People of the Cross: a late night reflection
I remember around this time last year, when I first learned that ISIS was beheading Christians. I was in the process of moving from Texas to Pennsylvania, and we were at a gas station outside of Knoxville when my dad returned from inside. He stood there, outside my car, and he told me that people were losing their heads because they confessed Christ. I wasn’t the same after that. I would sit up late at night, staring at the walls of my new house, and I just couldn’t make sense of it. I would read the articles and look at the pictures and cry nearly every day, but I couldn’t seem to wrap my mind around the fact that this was actually happening.

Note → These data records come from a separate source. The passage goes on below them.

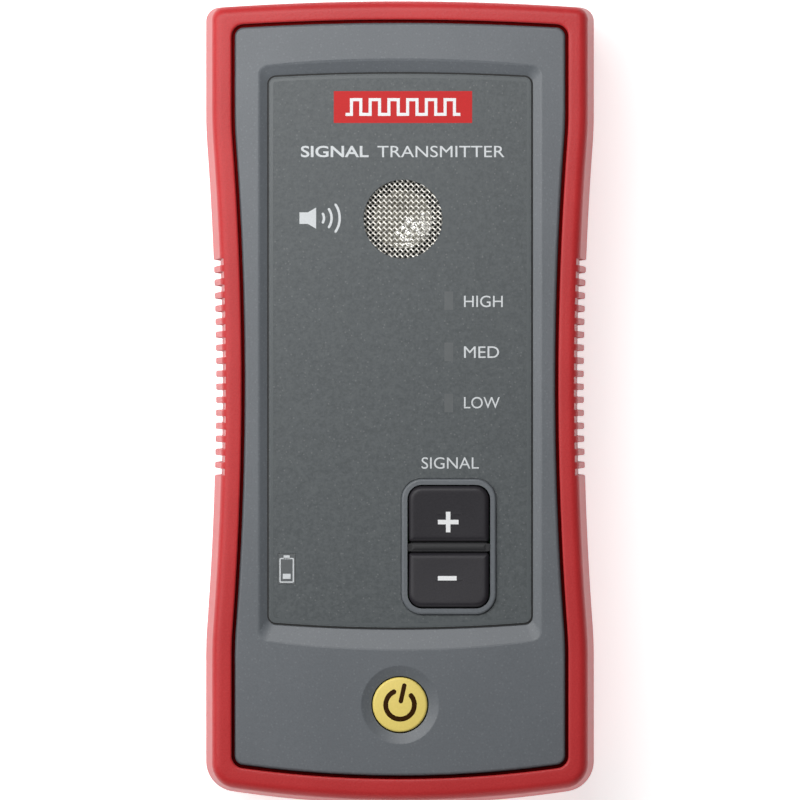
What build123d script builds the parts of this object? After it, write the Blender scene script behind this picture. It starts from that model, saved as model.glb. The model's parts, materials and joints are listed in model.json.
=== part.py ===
"""Hand-held signal transmitter: a waisted two-half case in a red soft-touch bumper.

Frame: the tool lies on its back on z = 0 with its face up (+Z), its top end towards +Y,
and the origin under the middle of the body. All sizes are in millimetres.
"""
import os
from math import atan2, degrees, sqrt

from build123d import *

# ---------------------------------------------------------------- body
BODY_LENGTH = 165.5          # at the parting line
BODY_WIDTH = 80.0            # at the parting line, over the two ends
WAIST_WIDTH = 75.9           # at the parting line, over the grip
BODY_DEPTH = 38.0
PARTING_Z = 18.0
DRAFT = 1.8                  # how far each half draws in from the parting line to its face
WAIST_Y = 3.6                # middle of the waist
WAIST_REACH = 52.6           # from the middle of the waist to where it ends
SHOULDER_RADIUS = 80.0       # blends the waist into the straight ends
TOP_ARC_RADIUS = 540.0
BOTTOM_ARC_RADIUS = 233.0
PARTING_CORNERS = (2.8, 6.3)  # top and bottom corner radii at the parting line
RIM_CORNERS = (2.6, 5.0)     # and at the rims
CASE_CORNERS = (2.2, 3.6)    # and inside the bumper

BUMPER_WALL = 2.6
CASE_WALL = 2.2
RIM_EDGE_RADIUS = 2.0
RIM_THICKNESS = 2.2          # bumper over the front and rear ledges of the case
SEAM_WIDTH = 0.62            # groove between the bumper's rim and the hard face
SEAM_DEPTH = 1.4
PARTING_GROOVE = (0.3, 0.25)  # half its height and its depth, where the two bumpers meet

FACE_Z = BODY_DEPTH - 0.4    # hard face, just below the bumper's rim
BACK_Z = 0.6                 # hard back, just above the surface it lies on
CEILING_Z = 34.0             # inside of the front wall
FLOOR_Z = 3.6                # inside of the rear wall
FACE_SIDE_INSET = 6.3        # hard face, in from the parting-line outline
FACE_TOP_INSET = 5.35
FACE_BOTTOM_INSET = 6.65
FACE_CORNER = 1.9
FACE_CROWN_RADIUS = 1500.0   # the face is slightly domed from side to side
FACE_EDGE_RADIUS = 0.6
RIM_INNER_RADIUS = 0.4

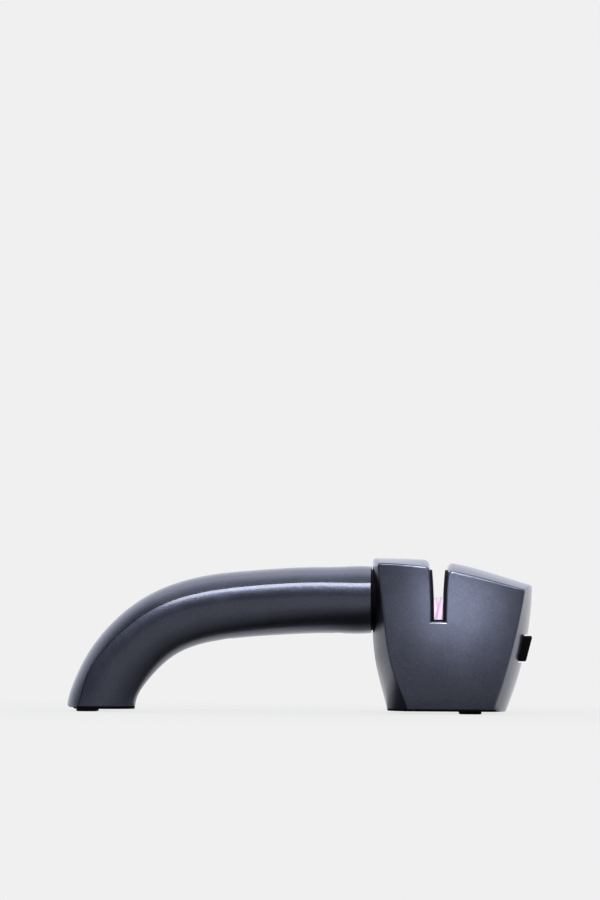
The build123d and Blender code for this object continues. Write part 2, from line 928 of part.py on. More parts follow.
with BuildPart() as module_screws:
    add(
        screw_form(
            module_posts,
            module_screw_seat_z - module_screw_head_height,
            module_screw_head_height,
            module_screw_length,
        )
    )
module_screws.part.label = "module_screws"

rods = []
for number in range(rod_count):
    rod = rod_form(number, rod_radius, rod_bottom_z, rod_top_z)
    rod.label = "ceramic_rod_" + str(number + 1)
    rods.append(rod)

arm_x = module_right_x - arm_seat_depth
tooth_tip_x = bay_right_x + tooth_reach
with BuildPart() as latch_arm:
    with BuildSketch(Plane.XZ):
        with BuildLine():
            Polyline(
                (arm_x, arm_foot_z),
                (arm_x + arm_thick, arm_foot_z),
                (arm_x + arm_thick, tooth_z),
                (tooth_tip_x, tooth_z),
                (tooth_tip_x, tooth_z + tooth_tip),
                (arm_x + arm_thick, tooth_top_z),
                (arm_x + arm_thick, arm_top_z),
                (arm_x, arm_top_z),
                (arm_x, tooth_top_z - arm_thick),
                (tooth_tip_x - tooth_bend, tooth_z + arm_thick),
                (arm_x, tooth_z + arm_thick),
                close=True,
            )
        make_face()
    extrude(amount=arm_half_width, both=True)
    with BuildSketch(Plane.YZ.offset(arm_x)):
        with Locations((0, arm_screw_z)):
            Circle(arm_screw_radius + arm_screw_fit)
    extrude(amount=arm_thick, mode=Mode.SUBTRACT)
latch_arm.part.label = "latch_arm"

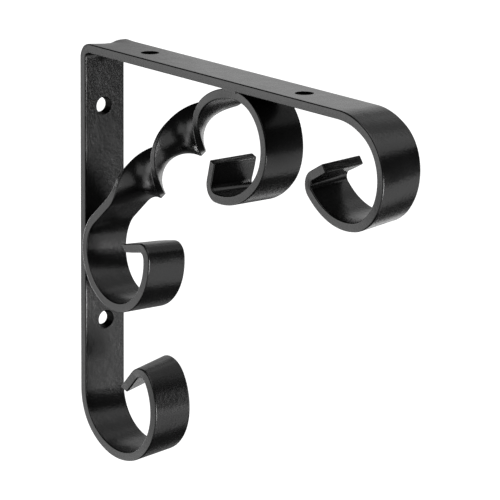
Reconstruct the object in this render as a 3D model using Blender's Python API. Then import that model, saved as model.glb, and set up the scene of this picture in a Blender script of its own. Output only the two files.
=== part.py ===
"""Scroll bracket: an angle of flat steel bar with scrolled ends, and a twisted scroll brace.

The bracket stands off a wall at X = 0 and carries a shelf on its arm. The origin is on the back
of the leg, midway between the two wall holes. +X leaves the wall, +Z is up and -Y is the front.

Both bars are drawn in the XZ plane as a walk of straights and arcs along the middle of their
thickness. The path is that of the front edge. The bars are bent by hand, so the back edge of a
scroll leans away from it by a millimetre or two.
"""

import math
from collections import namedtuple

import bpy
from mathutils import Vector

MM = 0.001

# Bar stock
BAR_WIDTH = 16.0 * MM
BAR_THICK = 3.1 * MM
WELD_GAP = 0.3 * MM

# Screw holes
HOLE_DIAMETER = 6.0 * MM
WALL_HOLE_PITCH = 74.4 * MM
SHELF_HOLES_FROM_WALL = (30.3 * MM, 117.9 * MM)

# Angle: straight lengths are read from the outer corner of the bend
ARM_TOP = 59.4 * MM
ARM_STRAIGHT = 146.6 * MM
LEG_STRAIGHT = 119.9 * MM
INNER_BEND_RADIUS = 2.2 * MM

# Scroll arcs as (radius of the bar's middle in mm, turn in degrees), then the straight tip in mm
ARM_SCROLL = ((27.8, 31.5), (16.75, 138.5), (27.1, 53.0), (3.8, 109.5))
ARM_SCROLL_TIP = 7.5
LEG_SCROLL = ((17.6, 50.0), (24.7, 57.0), (18.3, 107.0), (5.4, 100.0))
LEG_SCROLL_TIP = 8.8
BRACE_WALL_SCROLL = ((14.0, 69.0), (18.6, 165.0), (4.4, 21.5), (3.3, 76.0))
BRACE_WALL_TIP = 9.5
BRACE_ARM_SCROLL = ((22.7, 55.0), (16.2, 117.5), (27.6, 52.0), (3.9, 99.5))
BRACE_ARM_TIP = 7.2

# Brace: a straight rising away from the wall, with one full turn of twist in its middle
BRACE_SLOPE = math.radians(39.0)
TWIST_LENGTH = 67.0
TWIST_TURN = math.radians(-360.0)
TWIST_RUN_IN = 0.14
BRACE_STRAIGHT_TO_WALL_SCROLL = 45.0

# Hand bending, along each walk in mm: (distance, lean of the back edge in X and Z, drift in Y)
ARM_SWAY = ((10.0, 0.0, 0.0, 0.0), (45.0, -2.2, 1.6, 0.0), (80.0, -2.0, 1.4, 0.0), (96.0, -1.2, 0.9, 0.0))
LEG_SWAY = ((0.0, 0.0, 0.0, 0.0), (41.0, -2.2, 1.5, 0.0), (70.0, -3.0, 0.1, 0.0), (84.0, -5.0, 2.0, 0.0))
BRACE_WALL_SWAY = ((0.0, 0.0, 0.0, -1.0), (32.0, 0.0, 0.0, -1.6), (50.0, 1.1, 0.8, -1.6),
                   (75.0, -1.7, 0.3, -1.6), (115.0, -1.6, -1.0, -1.6))
BRACE_ARM_SWAY = ((0.0, 0.0, 0.0, -1.0), (32.0, 0.0, 0.0, 0.7), (53.0, -1.2, 0.1, 2.2),
                  (105.0, -1.2, 0.1, 2.2), (125.0, 1.7, 0.9, 2.2))

# Facets
ARC_STEP = math.radians(5.0)
TWIST_STEP = 1.6
HOLE_SIDES = 32

Station = namedtuple("Station", "x z heading along sway")


def clear_scene():
    for thing in list(bpy.data.objects):
        bpy.data.objects.remove(thing, do_unlink=True)


def smooth(fraction):
    fraction = min(max(fraction, 0.0), 1.0)
    return fraction * fraction * (3.0 - 2.0 * fraction)


def sway_at(keys, along):
    """Lean and drift at a distance along a walk, eased from one key to the next."""
    if along <= keys[0][0]:
        return keys[0][1:]
    for low, high in zip(keys, keys[1:]):
        if along <= high[0]:
            part = smooth((along - low[0]) / (high[0] - low[0]))
            return tuple(a + (b - a) * part for a, b in zip(low[1:], high[1:]))
    return keys[-1][1:]


def straight(length, step):
    return [(step_length, 0.0) for step_length in split(length, step)]


def arc(radius, turn):
    steps = max(1, round(abs(turn) / ARC_STEP))
    chord = 2.0 * radius * math.sin(abs(turn) / steps / 2.0)
    return [(chord, turn / steps)] * steps


def split(length, step):
    count = max(1, round(length / step))
    return [length / count] * count


def scroll(arcs, tip, side):
    """Chords of a scroll that turns to one side: +1 is anticlockwise, seen from the front."""
    chords = []
    for radius, degrees in arcs:
        chords += arc(radius, side * math.radians(degrees))
    return chords + straight(tip, tip)


def walk(x, z, heading, chords, sway_keys, sway_start=0.0):
    """Stations in mm along chords, each of which turns by half its angle before and after."""
    along = -sway_start
    stations = [Station(x, z, heading, along, sway_at(sway_keys, along))]
    for length, turn in chords:
        middle = heading + turn / 2.0
        x += length * math.cos(middle)
        z += length * math.sin(middle)
        heading += turn
        along += length
        stations.append(Station(x, z, heading, along, sway_at(sway_keys, along)))
    return stations


def backwards(stations):
    """The same walk from its far end, with distances counted down to the shared start."""
    return [s._replace(heading=s.heading + math.pi, along=-s.along) for s in reversed(stations)]


def section(station, twist):
    """Four corners of the bar's cross-section: front and back edges, left and right faces."""
    lean_x, lean_z, drift = station.sway
    width = BAR_WIDTH / MM
    along = Vector((math.cos(station.heading), 0.0, math.sin(station.heading)))
    across = Vector((lean_x / width, 1.0, lean_z / width))
    left = along.cross(across).normalized()
    across, left = (across * math.cos(twist) + left * math.sin(twist),
                    left * math.cos(twist) - across * math.sin(twist))
    centre = Vector((station.x + lean_x / 2.0, drift, station.z + lean_z / 2.0))
    half_width = across * width / 2.0
    half_thick = left * (BAR_THICK / MM / 2.0)
    return [(centre - half_width + half_thick) * MM, (centre - half_width - half_thick) * MM,
            (centre + half_width - half_thick) * MM, (centre + half_width + half_thick) * MM]


def bar(name, rings, material):
    """One closed solid swept through rings of four corners."""
    corners = [corner for ring in rings for corner in ring]
    faces = [(3, 2, 1, 0)]
    for first in range(0, len(corners) - 4, 4):
        for side in range(4):
            following = (side + 1) % 4
            faces.append((first + side, first + following, first + 4 + following, first + 4 + side))
    last = len(corners) - 4
    faces.append((last, last + 1, last + 2, last + 3))
    mesh = bpy.data.meshes.new(name)
    mesh.from_pydata(corners, [], faces)
    mesh.validate()
    mesh.update()
    thing = bpy.data.objects.new(name, mesh)
    bpy.context.collection.objects.link(thing)
    mesh.materials.append(material)
    mesh.shade_smooth()
    mesh.set_sharp_from_angle(angle=math.radians(30.0))
    return thing


def drill(thing, name, place, rotation):
    """A plain round hole through the bar."""
    bpy.ops.mesh.primitive_cylinder_add(vertices=HOLE_SIDES, radius=HOLE_DIAMETER / 2.0,
                                        depth=4.0 * BAR_THICK, location=place, rotation=rotation)
    cutter = bpy.context.active_object
    cutter.name = name
    cutter.hide_render = True
    cutter.display_type = "WIRE"
    cut = thing.modifiers.new(name, "BOOLEAN")
    cut.operation = "DIFFERENCE"
    cut.solver = "EXACT"
    cut.object = cutter


def black_powder_coat(name):
    material = bpy.data.materials.new(name)
    material.use_nodes = True
    shader = material.node_tree.nodes["Principled BSDF"]
    shader.inputs["Base Color"].default_value = (0.028, 0.028, 0.030, 1.0)
    shader.inputs["Roughness"].default_value = 0.42
    shader.inputs["Metallic"].default_value = 0.0
    return material


def angle_bar():
    """Leg on the wall and arm under the shelf, one bar bent square, with a scroll at each end."""
    half = BAR_THICK / MM / 2.0
    top = ARM_TOP / MM
    bend = INNER_BEND_RADIUS / MM + half
    leg_start = top - LEG_STRAIGHT / MM
    bend_start = top - half - bend
    arm_run = ARM_STRAIGHT / MM - half - bend

    leg = walk(half, leg_start, math.radians(-90.0), scroll(LEG_SCROLL, LEG_SCROLL_TIP, 1), LEG_SWAY)
    rise = straight(bend_start - leg_start, bend_start - leg_start)
    corner = arc(bend, math.radians(-90.0))
    run = straight(arm_run, arm_run)
    curl = scroll(ARM_SCROLL, ARM_SCROLL_TIP, -1)
    before_curl = sum(length for length, turn in rise + corner + run)
    arm = walk(half, leg_start, math.radians(90.0), rise + corner + run + curl, ARM_SWAY, before_curl)
    rings = [section(station, 0.0) for station in backwards(leg) + arm[1:]]
    thing = bar("angle_bar", rings, black_powder_coat("angle_bar_black"))

    for number, side in enumerate((1, -1), start=1):
        drill(thing, f"wall_hole_{number}", (0.0, 0.0, side * WALL_HOLE_PITCH / 2.0),
              (0.0, math.radians(90.0), 0.0))
    for number, distance in enumerate(SHELF_HOLES_FROM_WALL, start=1):
        drill(thing, f"shelf_hole_{number}", (distance, 0.0, ARM_TOP), (0.0, 0.0, 0.0))
    return thing


def twist_at(along):
    """Turn of the section at a distance from the twist's middle, with eased ends."""
    part = min(max(along / TWIST_LENGTH + 0.5, 0.0), 1.0)
    ease = TWIST_RUN_IN
    if part < ease:
        turned = part * part / (2.0 * ease)
    elif part > 1.0 - ease:
        turned = 1.0 - ease - (1.0 - part) ** 2 / (2.0 * ease)
    else:
        turned = part - ease / 2.0
    return TWIST_TURN * turned / (1.0 - ease)


def twisted_brace():
    """Brace from the leg to the arm, slid along X and Z until each scroll all but touches its bar."""
    half_twist = straight(TWIST_LENGTH / 2.0, TWIST_STEP)
    plain = BRACE_STRAIGHT_TO_WALL_SCROLL - TWIST_LENGTH / 2.0
    down = half_twist + straight(plain, plain) + scroll(BRACE_WALL_SCROLL, BRACE_WALL_TIP, 1)
    up = half_twist + scroll(BRACE_ARM_SCROLL, BRACE_ARM_TIP, -1)
    wall_end = walk(0.0, 0.0, BRACE_SLOPE + math.pi, down, BRACE_WALL_SWAY)
    arm_end = walk(0.0, 0.0, BRACE_SLOPE, up, BRACE_ARM_SWAY)
    rings = [section(station, twist_at(station.along)) for station in backwards(wall_end) + arm_end[1:]]
    thing = bar("twisted_brace", rings, black_powder_coat("twisted_brace_black"))
    nearest_wall = min(vertex.co.x for vertex in thing.data.vertices)
    nearest_arm = max(vertex.co.z for vertex in thing.data.vertices)
    thing.location.x = BAR_THICK + WELD_GAP - nearest_wall
    thing.location.z = ARM_TOP - BAR_THICK - WELD_GAP - nearest_arm
    return thing


clear_scene()
angle_bar()
twisted_brace()
bpy.context.view_layer.update()
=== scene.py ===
"""Scroll bracket in satin black powder coat: a scrolled angle of flat bar, and a twisted brace."""

import math
from collections import namedtuple

import bpy
from mathutils import Matrix, Vector


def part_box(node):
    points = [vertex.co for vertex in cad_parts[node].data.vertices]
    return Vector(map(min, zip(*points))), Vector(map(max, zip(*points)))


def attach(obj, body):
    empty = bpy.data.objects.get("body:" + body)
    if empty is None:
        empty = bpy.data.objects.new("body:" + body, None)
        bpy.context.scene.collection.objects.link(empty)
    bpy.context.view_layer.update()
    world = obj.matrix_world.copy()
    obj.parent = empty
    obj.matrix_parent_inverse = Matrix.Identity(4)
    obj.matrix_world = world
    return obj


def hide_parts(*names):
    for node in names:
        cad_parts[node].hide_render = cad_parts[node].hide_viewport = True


MM = 0.001

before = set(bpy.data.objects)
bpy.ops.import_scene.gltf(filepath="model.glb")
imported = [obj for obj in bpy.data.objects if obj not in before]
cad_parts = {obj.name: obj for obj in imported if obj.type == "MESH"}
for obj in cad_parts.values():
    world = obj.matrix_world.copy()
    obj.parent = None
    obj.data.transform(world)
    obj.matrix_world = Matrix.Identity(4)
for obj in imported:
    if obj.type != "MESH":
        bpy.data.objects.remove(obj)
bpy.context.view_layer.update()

# Bar stock, its rounded edges, and the columns of faces across its width
BAR_WIDTH = 16.0 * MM
BAR_THICK = 3.1 * MM
EDGE_RADIUS = 0.45 * MM
EDGE_STEPS = 3
COLUMNS = 20

# Edges bent more than these are rounded, and stay sharp in the shading
ROUNDED_ABOVE = math.radians(50.0)
SHARP_ABOVE = math.radians(40.0)
FLAT_FACE_WEIGHT = 50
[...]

Fast forward a year. There is still no peace in the Middle East, but it dominates the headlines less and less these days. I sometimes go days, even weeks, without thinking about it. And this bothers me. Because even when I can’t get my mind around, I want these things to be in my mind, and in my heart too, you know. I don’t want to ever forget these things, even when I feel totally weak and helpless and am still trying to make sense of my own life.
It’s summer now, but I remember back in February of this year, when it was so cold in Pennsylvania that the wind chill reached negative sixteen. I was working outside that week, and I got a sinus infection as a result, but I kept plowing ahead as best I could. I remember one night, when I crawled into my warm bed after a long day of work, and I couldn’t help but think of those spending the night on the streets of my city. I was sick, but at least I was safe, sheltered from the arctic air of the Great Northeast. And I thought of the group of Egyptian Coptic Christians who had recently been killed for their faith. I thought of how they died singing on that beach, and as I lay there on my bed I heard myself say aloud, “God, I want to love You like that!”
We are all people of the cross, but we certainly do not live the same day-to-day experiences.